**Task details**: Give back, unchanged, the line with "placed() armrest_right();", the line with "imported = [obj", and every line between them, and no other line.

**Supplied material**:
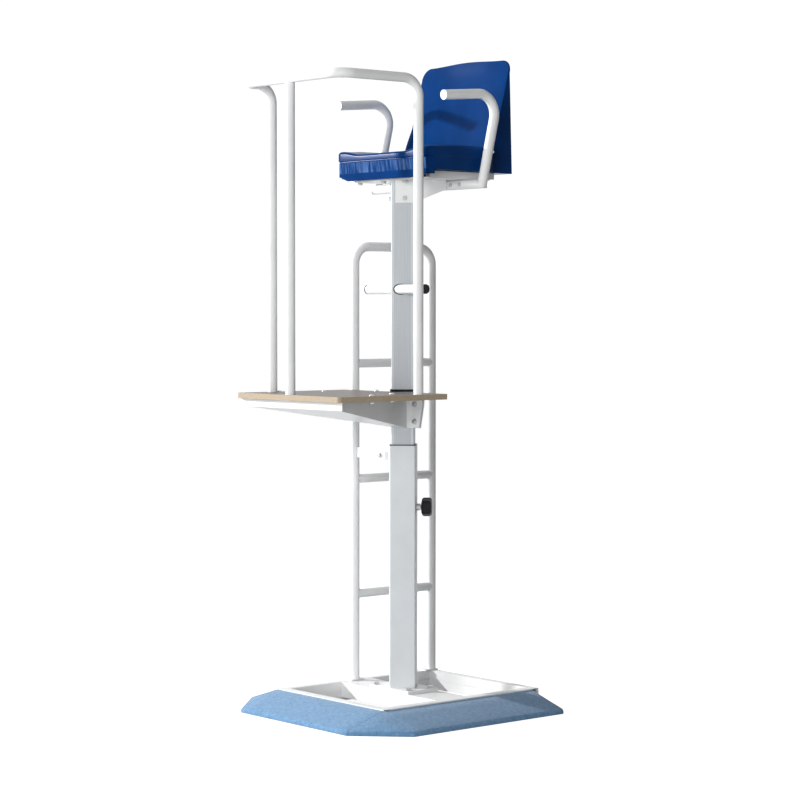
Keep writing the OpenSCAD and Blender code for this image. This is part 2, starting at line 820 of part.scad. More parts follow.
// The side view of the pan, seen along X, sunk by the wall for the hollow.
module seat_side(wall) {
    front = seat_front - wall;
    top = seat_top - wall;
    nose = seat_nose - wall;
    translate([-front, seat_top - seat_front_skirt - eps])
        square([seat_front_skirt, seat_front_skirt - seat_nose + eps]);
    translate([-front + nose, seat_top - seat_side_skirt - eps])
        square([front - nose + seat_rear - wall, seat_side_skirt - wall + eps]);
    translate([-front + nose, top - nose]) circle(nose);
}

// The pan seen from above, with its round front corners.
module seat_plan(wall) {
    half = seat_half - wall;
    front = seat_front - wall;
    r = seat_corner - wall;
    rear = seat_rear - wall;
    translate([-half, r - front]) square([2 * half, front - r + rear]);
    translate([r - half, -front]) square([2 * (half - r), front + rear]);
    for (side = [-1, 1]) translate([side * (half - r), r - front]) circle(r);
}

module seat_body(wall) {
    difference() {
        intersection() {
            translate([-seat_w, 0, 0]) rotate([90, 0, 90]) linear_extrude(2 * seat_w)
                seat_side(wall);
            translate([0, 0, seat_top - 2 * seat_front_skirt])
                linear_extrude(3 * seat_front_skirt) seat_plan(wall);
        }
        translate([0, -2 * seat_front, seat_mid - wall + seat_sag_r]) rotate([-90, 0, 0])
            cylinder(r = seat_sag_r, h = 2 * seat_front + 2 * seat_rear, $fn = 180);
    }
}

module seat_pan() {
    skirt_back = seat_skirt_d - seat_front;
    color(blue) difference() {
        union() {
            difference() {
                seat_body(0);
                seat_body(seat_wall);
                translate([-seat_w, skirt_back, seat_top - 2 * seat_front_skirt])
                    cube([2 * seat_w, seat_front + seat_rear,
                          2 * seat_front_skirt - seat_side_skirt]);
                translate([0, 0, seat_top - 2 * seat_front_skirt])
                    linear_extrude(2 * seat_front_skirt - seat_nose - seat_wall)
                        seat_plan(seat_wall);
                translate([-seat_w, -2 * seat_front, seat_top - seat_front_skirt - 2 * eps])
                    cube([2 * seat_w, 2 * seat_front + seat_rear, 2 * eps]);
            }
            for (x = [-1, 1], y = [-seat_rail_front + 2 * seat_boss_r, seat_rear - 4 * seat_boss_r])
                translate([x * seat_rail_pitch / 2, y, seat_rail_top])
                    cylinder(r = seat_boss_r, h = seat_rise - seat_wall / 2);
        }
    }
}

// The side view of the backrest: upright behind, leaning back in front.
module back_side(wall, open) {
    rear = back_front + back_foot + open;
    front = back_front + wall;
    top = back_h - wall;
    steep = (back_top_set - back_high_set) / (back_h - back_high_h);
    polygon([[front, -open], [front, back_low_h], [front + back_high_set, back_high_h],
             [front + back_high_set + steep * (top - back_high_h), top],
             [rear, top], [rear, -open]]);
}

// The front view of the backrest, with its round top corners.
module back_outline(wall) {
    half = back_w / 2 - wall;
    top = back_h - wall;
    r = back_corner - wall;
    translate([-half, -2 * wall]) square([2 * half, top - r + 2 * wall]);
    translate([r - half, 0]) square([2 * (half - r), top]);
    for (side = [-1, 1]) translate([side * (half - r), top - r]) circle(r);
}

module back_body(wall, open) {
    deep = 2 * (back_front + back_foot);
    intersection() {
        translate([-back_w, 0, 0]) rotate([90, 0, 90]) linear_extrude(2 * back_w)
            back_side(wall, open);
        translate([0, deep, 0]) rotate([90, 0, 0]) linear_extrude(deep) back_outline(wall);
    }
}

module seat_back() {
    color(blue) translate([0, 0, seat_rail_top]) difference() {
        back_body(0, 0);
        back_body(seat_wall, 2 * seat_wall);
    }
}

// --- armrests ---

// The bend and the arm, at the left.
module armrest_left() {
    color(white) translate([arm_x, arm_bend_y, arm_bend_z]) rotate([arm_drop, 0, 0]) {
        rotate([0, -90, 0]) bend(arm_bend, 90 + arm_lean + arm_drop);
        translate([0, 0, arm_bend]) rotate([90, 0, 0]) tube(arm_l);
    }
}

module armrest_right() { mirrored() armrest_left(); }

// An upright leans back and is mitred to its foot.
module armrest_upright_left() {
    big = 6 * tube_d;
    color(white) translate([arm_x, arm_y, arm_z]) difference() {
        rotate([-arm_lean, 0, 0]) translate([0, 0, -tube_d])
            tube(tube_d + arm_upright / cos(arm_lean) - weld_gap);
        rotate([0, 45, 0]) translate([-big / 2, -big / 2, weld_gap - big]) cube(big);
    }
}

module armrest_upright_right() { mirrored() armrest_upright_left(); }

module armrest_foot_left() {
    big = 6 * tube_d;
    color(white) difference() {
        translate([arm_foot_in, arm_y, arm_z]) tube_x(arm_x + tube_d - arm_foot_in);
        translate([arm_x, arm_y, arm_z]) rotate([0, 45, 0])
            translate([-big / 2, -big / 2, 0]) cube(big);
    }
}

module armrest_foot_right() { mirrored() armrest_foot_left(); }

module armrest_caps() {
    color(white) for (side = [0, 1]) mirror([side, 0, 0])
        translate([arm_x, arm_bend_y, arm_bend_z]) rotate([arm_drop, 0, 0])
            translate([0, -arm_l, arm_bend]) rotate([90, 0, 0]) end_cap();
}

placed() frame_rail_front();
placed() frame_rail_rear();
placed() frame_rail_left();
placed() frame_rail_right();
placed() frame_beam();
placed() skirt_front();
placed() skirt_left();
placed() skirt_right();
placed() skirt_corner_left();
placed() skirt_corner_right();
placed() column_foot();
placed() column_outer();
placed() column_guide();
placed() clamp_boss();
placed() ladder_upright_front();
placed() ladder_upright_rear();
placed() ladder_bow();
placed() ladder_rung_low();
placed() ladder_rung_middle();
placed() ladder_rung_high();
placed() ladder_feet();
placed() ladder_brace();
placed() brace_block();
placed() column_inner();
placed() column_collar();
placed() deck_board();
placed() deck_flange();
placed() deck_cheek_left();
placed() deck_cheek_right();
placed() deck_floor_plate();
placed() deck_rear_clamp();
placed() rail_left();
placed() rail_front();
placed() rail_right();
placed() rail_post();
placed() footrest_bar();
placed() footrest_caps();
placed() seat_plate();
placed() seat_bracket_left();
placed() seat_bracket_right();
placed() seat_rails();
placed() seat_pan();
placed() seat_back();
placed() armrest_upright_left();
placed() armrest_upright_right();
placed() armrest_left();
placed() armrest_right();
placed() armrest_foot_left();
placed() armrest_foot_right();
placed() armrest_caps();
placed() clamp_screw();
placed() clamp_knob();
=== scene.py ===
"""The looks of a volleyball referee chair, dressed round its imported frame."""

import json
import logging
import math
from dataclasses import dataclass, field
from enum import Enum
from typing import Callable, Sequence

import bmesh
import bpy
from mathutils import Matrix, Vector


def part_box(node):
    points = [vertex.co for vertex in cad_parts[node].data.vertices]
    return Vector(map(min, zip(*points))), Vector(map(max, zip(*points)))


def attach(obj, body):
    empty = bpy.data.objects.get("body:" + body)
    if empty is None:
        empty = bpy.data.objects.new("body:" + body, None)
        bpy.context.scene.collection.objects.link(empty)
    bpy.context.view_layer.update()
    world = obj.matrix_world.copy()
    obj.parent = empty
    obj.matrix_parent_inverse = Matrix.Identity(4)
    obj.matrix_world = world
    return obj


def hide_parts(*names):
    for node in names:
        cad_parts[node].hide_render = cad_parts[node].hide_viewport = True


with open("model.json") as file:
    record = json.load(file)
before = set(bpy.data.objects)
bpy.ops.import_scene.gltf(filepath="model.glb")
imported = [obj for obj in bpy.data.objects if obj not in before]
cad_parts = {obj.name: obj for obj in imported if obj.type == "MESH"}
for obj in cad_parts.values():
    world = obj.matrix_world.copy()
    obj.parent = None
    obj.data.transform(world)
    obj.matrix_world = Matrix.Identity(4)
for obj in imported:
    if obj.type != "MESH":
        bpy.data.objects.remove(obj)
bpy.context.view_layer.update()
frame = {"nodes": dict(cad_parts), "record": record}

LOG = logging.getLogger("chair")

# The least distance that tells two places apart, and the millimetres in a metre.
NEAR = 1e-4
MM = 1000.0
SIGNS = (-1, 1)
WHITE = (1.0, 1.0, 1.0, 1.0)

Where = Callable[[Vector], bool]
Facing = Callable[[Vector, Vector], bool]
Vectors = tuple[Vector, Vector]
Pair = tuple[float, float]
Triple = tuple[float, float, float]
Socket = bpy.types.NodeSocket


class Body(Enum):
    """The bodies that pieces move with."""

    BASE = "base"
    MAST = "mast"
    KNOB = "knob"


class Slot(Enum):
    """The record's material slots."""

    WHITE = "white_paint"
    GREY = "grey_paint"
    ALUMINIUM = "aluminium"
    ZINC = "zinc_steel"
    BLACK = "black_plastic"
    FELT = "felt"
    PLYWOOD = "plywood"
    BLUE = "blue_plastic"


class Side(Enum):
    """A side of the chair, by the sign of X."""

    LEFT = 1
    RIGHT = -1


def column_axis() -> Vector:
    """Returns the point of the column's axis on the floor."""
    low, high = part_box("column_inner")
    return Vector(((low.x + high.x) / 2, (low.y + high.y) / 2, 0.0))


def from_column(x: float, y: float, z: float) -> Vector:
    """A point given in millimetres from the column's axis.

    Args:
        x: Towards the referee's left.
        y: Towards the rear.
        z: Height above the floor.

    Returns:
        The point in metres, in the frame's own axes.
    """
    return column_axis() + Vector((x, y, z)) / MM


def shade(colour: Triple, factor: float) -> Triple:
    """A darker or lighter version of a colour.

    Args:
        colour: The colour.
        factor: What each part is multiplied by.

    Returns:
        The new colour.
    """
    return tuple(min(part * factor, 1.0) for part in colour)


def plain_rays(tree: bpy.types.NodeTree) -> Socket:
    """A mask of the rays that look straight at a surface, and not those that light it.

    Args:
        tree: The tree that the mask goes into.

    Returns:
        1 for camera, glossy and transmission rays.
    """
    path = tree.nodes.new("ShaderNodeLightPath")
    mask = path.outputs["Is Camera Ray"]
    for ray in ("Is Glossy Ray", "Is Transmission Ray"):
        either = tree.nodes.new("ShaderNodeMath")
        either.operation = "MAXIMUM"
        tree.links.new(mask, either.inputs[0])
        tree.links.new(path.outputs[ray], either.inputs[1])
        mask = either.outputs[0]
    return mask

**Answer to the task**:
placed() armrest_right();
placed() armrest_foot_left();
placed() armrest_foot_right();
placed() armrest_caps();
placed() clamp_screw();
placed() clamp_knob();
=== scene.py ===
"""The looks of a volleyball referee chair, dressed round its imported frame."""

import json
import logging
import math
from dataclasses import dataclass, field
from enum import Enum
from typing import Callable, Sequence

import bmesh
import bpy
from mathutils import Matrix, Vector


def part_box(node):
    points = [vertex.co for vertex in cad_parts[node].data.vertices]
    return Vector(map(min, zip(*points))), Vector(map(max, zip(*points)))


def attach(obj, body):
    empty = bpy.data.objects.get("body:" + body)
    if empty is None:
        empty = bpy.data.objects.new("body:" + body, None)
        bpy.context.scene.collection.objects.link(empty)
    bpy.context.view_layer.update()
    world = obj.matrix_world.copy()
    obj.parent = empty
    obj.matrix_parent_inverse = Matrix.Identity(4)
    obj.matrix_world = world
    return obj


def hide_parts(*names):
    for node in names:
        cad_parts[node].hide_render = cad_parts[node].hide_viewport = True


with open("model.json") as file:
    record = json.load(file)
before = set(bpy.data.objects)
bpy.ops.import_scene.gltf(filepath="model.glb")
imported = [obj for obj in bpy.data.objects if obj not in before]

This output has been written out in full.